Pas tout à fait. Il y a une partie des gens qui sont clairement des opposants, d’autres qui ne soutiennent pas à fond le Relais pour les raisons évoquées plus haut. Mais globalement à force de couper le dialogue ou d’utiliser des logiques répressives, il y a quand même du monde en colère contre la majorité municipale. Après c’est sûr qu’il y a du soutien. Nous sommes quand même insérés dans les réseaux des habitants, qu’ils soient « du cru » ou néo-ariégeois. Il y a eu par exemple un réseau d’entraide qui s’est monté très rapidement pendant le premier confinement pour faire des commandes groupées auprès de producteurs locaux, et des points de dépôt-livraison. Mais le Relais ce n’est plus seulement un « enjeu de vallée » aujourd’hui. D’ailleurs, c’est ce que certains peuvent nous reprocher, en disant que l’objet d’un lieu comme celui-ci serait de se tourner vers le micro-local. Nos activités sont soutenues par le département, la région, le conservatoire, la DRAC, le Pôle emploi local car nous sommes dans une zone sinistrée en termes d’emplois. Nous travaillons avec plusieurs universités, l’ONF, des associations environnementales locales, le Civam Bio, la FNAB sur la cantine, etc. Ce n’est pas pour dire que c’est génial ce qu’on fait mais pour souligner que l’activité est protéiforme, nous avons tissé des liens proches et lointains, nous nous inscrivons dans certains dispositifs de politiques publiques (diffusion de la culture en milieu rural) et gérons aussi bien des services de proximité (bistrot du coin) qu’un service public (la cantine scolaire). Tout cela amène à un maillage « alternative-institutions », qui fait que nous sommes soutenus par des gens très différents.
Entre la politique sociale-libérale et clientéliste du PS local, un Pôle Emploi assigné au flicage des chômeurs et les coco-libertaires du Relais, il y a un monde… Recevoir des subventions, être « soutenus » par ce type d’institutions est parfois source de schizophrénie et de tensions dans les projets alternatifs et collectifs.
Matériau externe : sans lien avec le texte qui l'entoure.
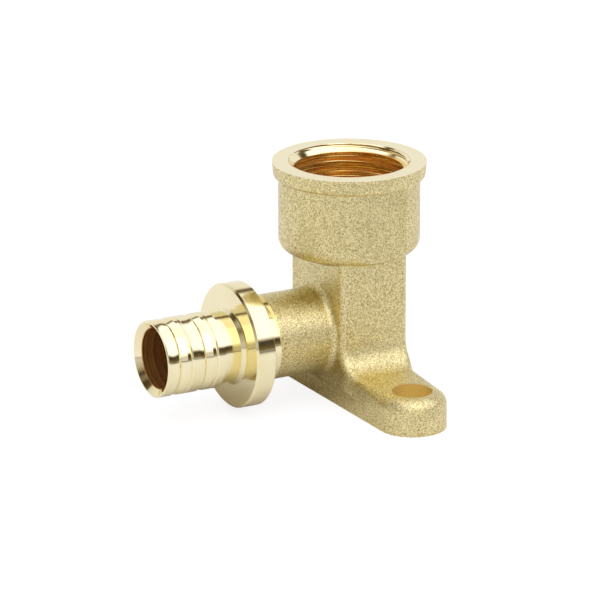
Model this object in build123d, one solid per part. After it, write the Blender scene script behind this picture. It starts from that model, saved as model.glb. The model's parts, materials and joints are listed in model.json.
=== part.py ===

Qu’en est-il de votre côté ?
Oui d’ailleurs le PS n’a pas beaucoup bougé, ni au département, ni à la région. Ils ont préféré « ne pas interférer dans des affaires communales » et nous ont conseillé de « rétablir le dialogue avec la commune ». Les seuls à avoir bougé concrètement c’est LFI en imposant une médiation avec le maire.
Nous sommes assez clairs là-dessus, la voie politique que nous choisissons dans un projet de transformation est celle de faire avec les institutions ; dans le même temps on ne se fait pas trop d’illusion. Après il faut aussi faire plus finement la différence entre la politique d’une institution et les pratiques de ses représentants. Il y a moyen de faire alliance avec certaines personnes à certains endroits, pour nous ils ne sont pas « tous pourris », loin de là. En même temps, quand je disais qu’on ne se fait pas d’illusion, c’est que les institutions et les administrations peuvent se transformer en machine à broyer, comme lors du contrôle du 12 septembre qu’on a subi. Ensuite, il y a aussi des dispositifs de politiques publiques qui peuvent être intéressants. Tant mieux que l’État et les collectivités financent le soutien à l’art et à la culture en milieu rural !
Au final, qu’est-ce qui fait que le Relais n’est pas une auberge comme une autre, et qu’il faut la défendre ?
Ce qu’il y a à défendre pour nous c’est la possibilité de faire vivre ce territoire, de réintroduire de l’activité économique (raisonnée) et culturelle, de contribuer au maintien et au développement du tissu social (habitants à l’année, familles, école, services publics). Ce que nos activités au Relais ont modifié, c’est la possibilité pour les habitants d’avoir un quotidien différent : un service de restauration scolaire, un accès à une cinquantaine de concerts et spectacles à prix libre par an pour les choses les plus marquantes. Sur les valeurs et pratiques qui peuvent être diffusées dans nos activités, on pense à la convivialité, à la fête mais aussi à l’autogestion au sens large (l’auto-organisation collective) et à la contestation visible et organisée de certaines politiques municipales.